A post shared by Thomas Davies (@1tomdavies) on Feb 12, 2020 at 2:31pm PST
If it is the case that managers are feeling emboldened to express their personal style, then that’s top news. Football is so rooted in outmoded ideas of ‘masculinity’ that it is almost impossible for players, staff and most fans to not just do, say and wear exactly what everyone else does. Who knows, Roy Hodgson could be big into heritage denim and Japanese mountain wear. Roy, if you’re reading this, and you love Snow Peak, then wear it, bub! You gotta do you.
To that end, I’d like to see Mikel Arteta push it a bit further, to be honest. Currently – and as an Arsenal fan, this in no way diminishes his stellar work as a coach – he does the casual thing, but it’s a little half-arsed. Mikel, maybe we could take that Milanese field jacket and switch it for an ACG fleece? It can be low-key, I promise. And I reckon a pair of Suicoke slides are even comfier than those nondescript leather tennis shoes. Boss, just imagine how baffled Jose Mourinho would be if you turned up to the next North London Derby in a leopard print Kapital cardi! Just ask Hector if you can borrow some clobber, yeah?
Earlier this year, when Freddie Ljungberg took over temporary charge of Arsenal (sorry to dwell on the mighty Gunners), Manchester United legend Paul Scholes said that he wouldn’t get the job on permanent basis because he didn’t treat his first game at the helm like a court appearance. "You would think he’d be out in a suit to show a bit of proudness that he took the job,” Scholesy remarked. “I don’t think he’ll be the right man.”

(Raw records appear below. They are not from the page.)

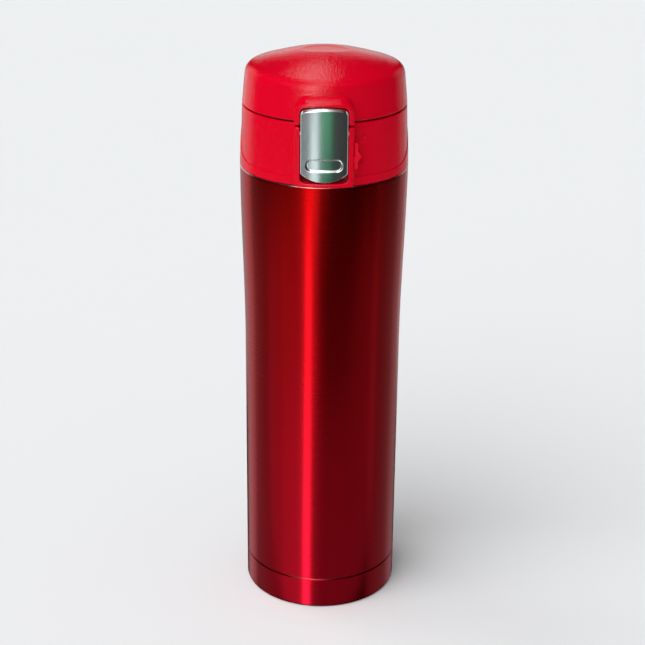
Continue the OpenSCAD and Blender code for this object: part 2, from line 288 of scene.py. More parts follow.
def fuse(piece, other):
    """Makes a second solid one with a piece."""
    return combine(piece, other, "UNION")


def join(piece, *others):
    """Makes separate solids one object."""
    deselect()
    for other in (piece, *others):
        other.select_set(True)
    bpy.context.view_layer.objects.active = piece
    bpy.ops.object.join()
    return piece


def finish_piece(piece, body, nodes, finish, angle=32):
    """Shades a finished piece, ties it to its body and its finish, and hides the CAD nodes it stands for."""
    deselect()
    bpy.context.view_layer.objects.active = piece
    piece.select_set(True)
    bpy.ops.object.shade_smooth_by_angle(angle=math.radians(angle))
    add_modifier(piece, "WEIGHTED_NORMAL", weight=80, keep_sharp=True)
    if not piece.data.materials:
        piece.data.materials.append(finish)
    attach(piece, body)
    if nodes:
        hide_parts(*nodes)
    deselect()
    return piece


def paint_faces(piece, finishes, rule):
    """Gives a piece several finishes: rule(centre in mm, normal) says which one a face takes."""
    for finish in finishes:
        piece.data.materials.append(finish)
    for face in piece.data.polygons:
        face.material_index = rule(face.center / MM, face.normal)


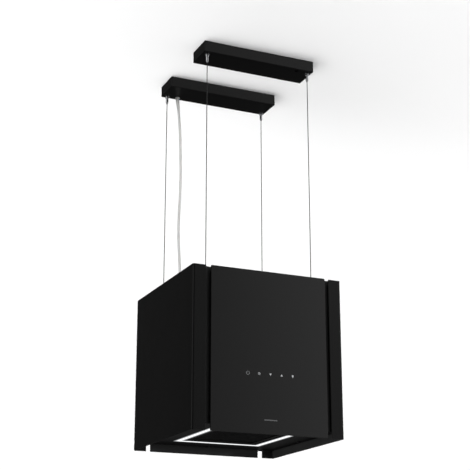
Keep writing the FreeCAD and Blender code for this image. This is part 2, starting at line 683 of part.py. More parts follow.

Ljungberg, who opted for a nice brown cable knit jumper, pale blue shirt and black trousers – admittedly the kind of thing a teenager might wear to a job interview at a garden centre – responded by saying, tongue firmly in his chiselled cheek, that it was indeed “extremely important” and that he would let everyone know what he was wearing from now on. Ljungberg didn’t get the job in the end, but it wasn’t because of the jumper; it was because Arsenal took six points from a possible 18 while he was boss. But would it have been different if he’d worn New Balance 327s and a Craig Green overshirt? We’ll never know.